We got asked to play on her tour back in 2012 when we were still developing. We share the same booking agent and I think she’s got pretty open musical tastes. When she had a show in London this year she asked for us to support again. We dig her bravado and her fans get that while our show is different, it’s still confident and honest, like her.
Your video for “Sense of an Ending” is beautiful and disturbing in equal measure. What inspired it and the desire to shoot the whole thing in purple?
The video was shot in a day with one of Europe’s best tree climbers Waldo. He’s a friend of one of the directors Tom Mustill, and during a pre-production meeting Waldo briefly mentioned that he could climb a tree near the house he grew up in blindfolded. The story for the music video unfolded from there. The decision for the video to be turned purple actually happened on the train home, after everything had been shot.

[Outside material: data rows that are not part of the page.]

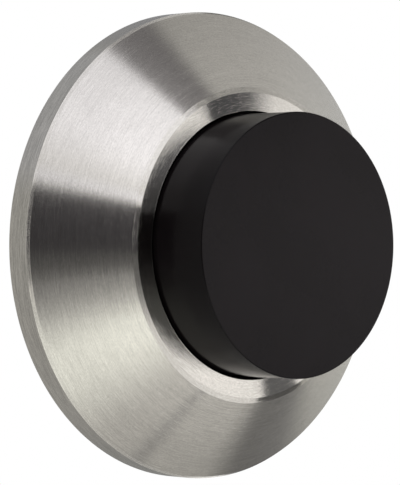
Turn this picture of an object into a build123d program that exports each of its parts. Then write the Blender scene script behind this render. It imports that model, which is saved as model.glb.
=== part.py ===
from build123d import *
from math import radians, tan
import os

# Disc door stop for a wall, in millimetres. The wall is the plane y = 0, the stop faces -Y and
# +Z is up. The origin is the centre of the disc's back face, on the wall.

# Stop as a whole
disc_diameter = 60.0
projection = 20.5  # from the wall to the front face of the buffer

# Base disc: its profile from the rim up the cone to the crown
rim_height = 3.7  # from the wall to the corner where the cone starts
crown_height = 11.9  # from the wall to the flat crown
crown_land = 2.75  # width of the flat crown, from the pocket's wall to the cone
rim_edge_break = 0.3
crown_edge_break = 0.38
mouth_edge_break = 0.06
back_edge_round = 0.3

# Pocket in the disc: it holds the buffer and hides the screw
pocket_diameter = 34.0
pocket_floor = 4.5  # thickness of steel between the wall and the pocket
undercut_depth = 0.6  # how far the undercut reaches beyond the pocket's wall
undercut_height = 2.4

# Rubber buffer: a plain cylinder on a foot that snaps into the undercut
buffer_gap = 0.35  # open ring between the buffer and the pocket's wall
buffer_edge_round = 0.25
foot_clearance = 0.1  # between the foot and the undercut, to the side and above
foot_lead_in = 0.5

# Fixing screw: countersunk, with a cross recess; its thread is within screw_diameter
screw_diameter = 4.0
screw_length = 30.0
screw_point_length = 4.5
head_diameter = 8.0
head_angle = 90.0
head_land = 0.3
head_sink = 0.3  # how far the head lies below the pocket's floor
head_seat_clearance = 0.05
screw_hole_clearance = 0.25
recess_span = 4.4
recess_width = 1.0
recess_depth = 1.9
recess_taper = 8.0

# Wall plug: a collar on the wall, a sleeve at the mouth of the hole, then two barbed jaws
plug_diameter = 6.0
plug_length = 25.0  # from the wall to its end in the hole
plug_sleeve_length = 8.0
plug_collar_diameter = 8.0
plug_collar_thickness = 0.8  # also the depth of the relief in the disc's back that takes the collar
plug_relief_clearance = 0.4
plug_bore_clearance = 0.05
barb_depth = 0.35
barb_count = 8
jaw_gap = 0.9

disc_radius = disc_diameter / 2
pocket_radius = pocket_diameter / 2
undercut_radius = pocket_radius + undercut_depth
undercut_top = pocket_floor + undercut_height
buffer_radius = pocket_radius - buffer_gap
foot_radius = undercut_radius - foot_clearance
foot_top = undercut_top - foot_clearance
screw_radius = screw_diameter / 2
head_radius = head_diameter / 2
head_top = pocket_floor - head_sink
head_spread = tan(radians(head_angle / 2))  # radius that the head's cone gains per mm of height
head_cone_height = (head_radius - screw_radius) / head_spread
countersink_radius = head_radius + head_seat_clearance + (head_sink + head_land) * head_spread
plug_radius = plug_diameter / 2
plug_bore_radius = screw_radius + plug_bore_clearance
plug_collar_radius = plug_collar_diameter / 2
relief_radius = plug_collar_radius + plug_relief_clearance
barb_root_radius = plug_radius - barb_depth
barb_pitch = (plug_length - plug_sleeve_length) / barb_count

# Section through the stop's axis: its x is the radius, and its y the distance out from the wall
section = Plane(origin=(0, 0, 0), x_dir=(1, 0, 0), z_dir=(0, 0, -1))

os.makedirs("parts", exist_ok=True)

# Base disc: turned from solid bar, with a cone, a narrow crown, a pocket undercut at its floor and,
# in the back, a shallow relief round the screw hole for the plug's collar
with BuildPart() as base_disc:
    with BuildSketch(section):
        with BuildLine():
            Polyline(
                (0, plug_collar_thickness),
                (relief_radius, plug_collar_thickness),
                (relief_radius, 0),
                (disc_radius, 0),
                (disc_radius, rim_height),
                (pocket_radius + crown_land, crown_height),
                (pocket_radius, crown_height),
                (pocket_radius, undercut_top),
                (undercut_radius, undercut_top),
                (undercut_radius, pocket_floor),
                (0, pocket_floor),
                close=True,
            )
        make_face()
    revolve(axis=Axis.Y)
    # The crown's two edges lie furthest from the wall: the cone's is the wider, the pocket's the narrower
    crown_rings = base_disc.edges().filter_by(GeomType.CIRCLE).group_by(Axis.Y)[0]
    chamfer(crown_rings.sort_by(SortBy.RADIUS)[-1], length=crown_edge_break)
    crown_rings = base_disc.edges().filter_by(GeomType.CIRCLE).group_by(Axis.Y)[0]
    chamfer(crown_rings.sort_by(SortBy.RADIUS)[0], length=mouth_edge_break)
    # The rim's two edges are the widest rings: the front one is broken, the one at the wall rounded
    rim_rings = base_disc.edges().filter_by(GeomType.CIRCLE).group_by(SortBy.RADIUS)[-1]
    chamfer(rim_rings.sort_by(Axis.Y)[0], length=rim_edge_break)
    wall_rings = base_disc.edges().filter_by(GeomType.CIRCLE).group_by(Axis.Y)[-1]
    fillet(wall_rings.sort_by(SortBy.RADIUS)[-1], radius=back_edge_round)
    # Countersunk screw hole through the pocket's floor
    with Locations(Plane(origin=(0, -pocket_floor, 0), z_dir=(0, -1, 0))):
        CounterSinkHole(
            radius=screw_radius + screw_hole_clearance,
            counter_sink_radius=countersink_radius,
            counter_sink_angle=head_angle,
        )
base_disc.part.label = "base_disc"
export_step(base_disc.part, "parts/base_disc.step")

# Rubber buffer: moulded in one piece, standing on the pocket's floor
with BuildPart() as rubber_buffer:
    with BuildSketch(section):
        with BuildLine():
            Polyline(
                (0, pocket_floor),
                (foot_radius, pocket_floor),
                (foot_radius, foot_top),
                (buffer_radius, foot_top),
                (buffer_radius, projection),
                (0, projection),
                close=True,
            )
        make_face()
    revolve(axis=Axis.Y)
    front_ring = rubber_buffer.edges().filter_by(GeomType.CIRCLE).group_by(Axis.Y)[0]
    fillet(front_ring, radius=buffer_edge_round)
    floor_ring = rubber_buffer.edges().filter_by(GeomType.CIRCLE).group_by(Axis.Y)[-1]
    chamfer(floor_ring, length=foot_lead_in)
rubber_buffer.part.label = "rubber_buffer"
export_step(rubber_buffer.part, "parts/rubber_buffer.step")

# Fixing screw: its head lies in the countersink, and its point comes out of the plug
with BuildPart() as fixing_screw:
    with BuildSketch(section):
        with BuildLine():
            Polyline(
                (0, head_top),
                (head_radius, head_top),
                (head_radius, head_top - head_land),
                (screw_radius, head_top - head_land - head_cone_height),
                (screw_radius, head_top - screw_length + screw_point_length),
                (0, head_top - screw_length),
                close=True,
            )
        make_face()
    revolve(axis=Axis.Y)
    # Cross recess, narrowing inwards
    with BuildSketch(Plane(origin=(0, -head_top, 0), z_dir=(0, 1, 0))):
        Rectangle(recess_span, recess_width)
        Rectangle(recess_width, recess_span)
    extrude(amount=recess_depth, taper=recess_taper, mode=Mode.SUBTRACT)
fixing_screw.part.label = "fixing_screw"
export_step(fixing_screw.part, "parts/fixing_screw.step")

# Wall plug: moulded nylon, its collar between disc and wall, its barbs steep towards the wall's face
barb_outline = []
for barb in range(barb_count):
    barb_start = plug_sleeve_length + barb * barb_pitch
    barb_outline += [(plug_radius, -barb_start), (barb_root_radius, -barb_start - barb_pitch)]
with BuildPart() as wall_plug:
    with BuildSketch(section):
        with BuildLine():
            Polyline(
                (plug_bore_radius, plug_collar_thickness),
                (plug_collar_radius, plug_collar_thickness),
                (plug_collar_radius, 0),
                (plug_radius, 0),
                *barb_outline,
                (plug_bore_radius, -plug_length),
                close=True,
            )
        make_face()
    revolve(axis=Axis.Y)
    # The slot between the two jaws runs from the sleeve to the end of the plug
    with BuildSketch(Plane(origin=(0, plug_sleeve_length, 0), z_dir=(0, 1, 0))):
        Rectangle(plug_diameter, jaw_gap)
    extrude(amount=plug_length - plug_sleeve_length, mode=Mode.SUBTRACT)
wall_plug.part.label = "wall_plug"
export_step(wall_plug.part, "parts/wall_plug.step")
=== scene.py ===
from math import cos, pi, radians, sin

import bpy
import numpy as np
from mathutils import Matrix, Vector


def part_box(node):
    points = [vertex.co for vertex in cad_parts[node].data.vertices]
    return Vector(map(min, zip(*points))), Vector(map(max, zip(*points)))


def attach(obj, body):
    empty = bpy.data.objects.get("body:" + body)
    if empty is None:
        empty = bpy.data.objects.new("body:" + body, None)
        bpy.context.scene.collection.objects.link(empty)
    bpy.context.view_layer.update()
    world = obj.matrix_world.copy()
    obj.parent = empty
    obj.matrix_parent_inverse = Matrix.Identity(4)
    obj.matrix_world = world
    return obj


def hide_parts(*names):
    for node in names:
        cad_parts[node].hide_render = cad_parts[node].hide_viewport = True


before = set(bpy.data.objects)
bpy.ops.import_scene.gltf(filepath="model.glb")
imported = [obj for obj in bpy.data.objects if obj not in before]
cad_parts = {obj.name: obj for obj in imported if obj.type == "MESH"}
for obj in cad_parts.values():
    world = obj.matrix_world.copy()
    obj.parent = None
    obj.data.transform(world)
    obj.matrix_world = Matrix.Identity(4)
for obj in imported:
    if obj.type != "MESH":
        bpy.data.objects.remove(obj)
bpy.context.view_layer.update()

# Base disc. The real one is turned from a solid bar of stainless steel and then brushed while it spins,
# so every face carries fine lines round the axis. A cone runs from a straight rim up to a narrow flat
# crown, and the pocket in its middle takes the buffer. It hangs on one screw, hidden under the buffer.

disc_low, disc_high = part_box("base_disc")
disc_radius = disc_high[0]
crown_height = -disc_low[1]
rim_height = 0.0037
pocket_radius = 0.017
crown_land = 0.00275
pocket_floor = 0.0045
undercut_radius = 0.0176
undercut_top = 0.0069
screw_hole_radius = 0.00225
countersink_radius = 0.00465
countersink_depth = 0.0024
relief_radius = 0.0044
relief_depth = 0.0008
rim_edge_break = 0.0003
crown_edge_break = 0.00038
mouth_edge_break = 0.00006
back_edge_break = 0.0001
corner_rounding = 0.00008
mouth_rounding = 0.00003


def broken_corner(before, corner, after, size):
    """The two ends of an edge break: the corner moved by its size towards each of its neighbours."""
    corner = np.array(corner)
    return [tuple(corner + size * (side - corner) / np.linalg.norm(side - corner))
            for side in (np.array(before), np.array(after))]


def rounded_outline(corners, radius, arc_steps=5, lead=0.00004):
    """A closed outline with each corner turned into an arc of the radius, whatever its angle.

    From a corner the arc starts radius / tan(half the angle) along each side, and its centre lies
    radius / sin(half the angle) along the bisector. One more point a little way out on each side keeps
    the flat beside the arc flat in the shading.
    """
    corners = np.array(corners)
    before = np.roll(corners, 1, axis=0) - corners
    after = np.roll(corners, -1, axis=0) - corners
    before_way = before / np.linalg.norm(before, axis=1)[:, None]
    after_way = after / np.linalg.norm(after, axis=1)[:, None]
    half_angle = np.arccos(np.clip((before_way * after_way).sum(axis=1), -1, 1)) / 2
    bisector = before_way + after_way
    bisector /= np.linalg.norm(bisector, axis=1)[:, None]
    radius = np.broadcast_to(radius, half_angle.shape)
    reach = (radius / np.tan(half_angle))[:, None]
    centre = corners + bisector * (radius / np.sin(half_angle))[:, None]
    start = corners + before_way * reach
    end = corners + after_way * reach
    turn = pi - 2 * half_angle
    share = np.linspace(0, 1, arc_steps)
    from_start = (np.sin(np.outer(turn, 1 - share)) / np.sin(turn)[:, None])[..., None]
    from_end = (np.sin(np.outer(turn, share)) / np.sin(turn)[:, None])[..., None]
    arc = centre[:, None] + from_start * (start - centre)[:, None] + from_end * (end - centre)[:, None]
    return np.concatenate([(start + before_way * lead)[:, None], arc, (end + after_way * lead)[:, None]],
                          axis=1).reshape(-1, 2)


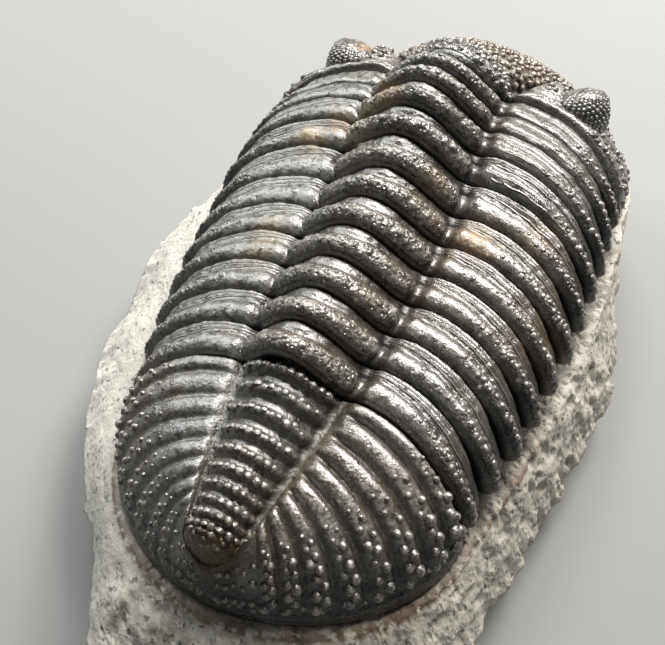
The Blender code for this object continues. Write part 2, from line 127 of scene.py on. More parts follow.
@dataclass(frozen=True)
class BodyPlan:
    """Driving sizes of the whole animal, in millimetres in its own frame."""

    segments: int = 11
    pitch: float = 5.58
    front_pitch: float = 4.65
    first_close_segment: int = 4
    last_ring_rear: float = -26.4
    sweep: float = 7.5
    ring_bow: float = 0.8
    axis_half: float = 10.5
    axis_widest: float = 5.0
    axis_taper_rear: float = 0.0021
    axis_taper_front: float = 0.0010
    arch: float = 7.9
    arch_power: float = 1.25
    body_half: float = 32.3
    body_widest: float = 13.0
    body_taper: float = 0.0034
    furrow_level: float = -0.4
    neck_rise: float = 3.4
    neck_at: float = 21.0
    neck_length: float = 9.0
    tip_level: float = -14.2
    tip_slope: float = 0.075
    side_power: float = 2.2
    base_level: float = -35.0
    tail_rear: float = -56.2

    def ring_rear(self, number: int) -> float:
        """Return where ring `number` ends at its furrows; ring 0 is the head's own.

        Args:
            number: the ring, counted from the head.

        Returns:
            Its y.
        """
        if number >= self.first_close_segment:
            return self.last_ring_rear + self.pitch * (self.segments - number)
        start = self.ring_rear(self.first_close_segment)
        return start + self.front_pitch * (self.first_close_segment - number)

    def half_axis(self, y: Array | float) -> Array:
        """Return the half-width of the axis at y."""
        taper = np.where(y < self.axis_widest, self.axis_taper_rear, self.axis_taper_front)
        return self.axis_half - taper * (y - self.axis_widest) ** 2

    def half_body(self, y: Array | float) -> Array:
        """Return the half-width of the body, tip to middle, at y on the axis."""
        return self.body_half - self.body_taper * (y - self.body_widest) ** 2

    def furrow(self, y: Array | float) -> Array:
        """Return the level of the furrows beside the axis at y."""
        return self.furrow_level + self.neck_rise * bell(y - self.neck_at, self.neck_length)

    def tip(self, y: Array | float) -> Array:
        """Return the level of the side's tip at y on the axis."""
        return self.tip_level + self.tip_slope * y

    def shoulder(self, side: Array | float) -> tuple[Array, Array]:
        """Return reach and fall, 0 to 1, of a side that runs level and then turns straight down."""
        angle = np.clip(side, 0.0, 1.0) * math.pi / 2
        return np.sin(angle) ** (2 / self.side_power), 1 - np.cos(angle) ** (2 / self.side_power)

    def vault(self, ring: Array) -> Array:
        """Return the height of the axis across it, 1 in the middle and 0 at its furrows."""
        return np.clip(1 - ring * ring, 0.0, 1.0) ** self.arch_power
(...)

You’ve said Muscle Memory has been described as carrying a “hopeful darkness” all the way through. What do you think that means?
Thematically, we’ve said somewhere that this LP chronicles our loves, deaths, breakups and engagements of the past few years. The music reflects that and I’m happy that people are picking up on it when they listen.
For example, we enjoy sculpting sparse, empty soundscapes and full, dark bass sounds, which can come across as both daunting and airy.
You produced the album yourselves – did you ever fear that you wouldn’t be able to achieve an objective distance from the work?
No. We’re good at being objective. So if one of us comes with a new track and it’s not working its obvious to the other two. It’s also very useful to be producing multiple tracks at the same time, as then you can go back and forth between them and keep giving the songs room to breathe.
What does the future hold for Dems? Are you going to be touring the album at all?
We have already started work recording the next LP. We will be planning a small tour of this album too, with a very special launch show for it too, lying somewhere between a live show and an art exhibition, with lots of musicians and collaborators.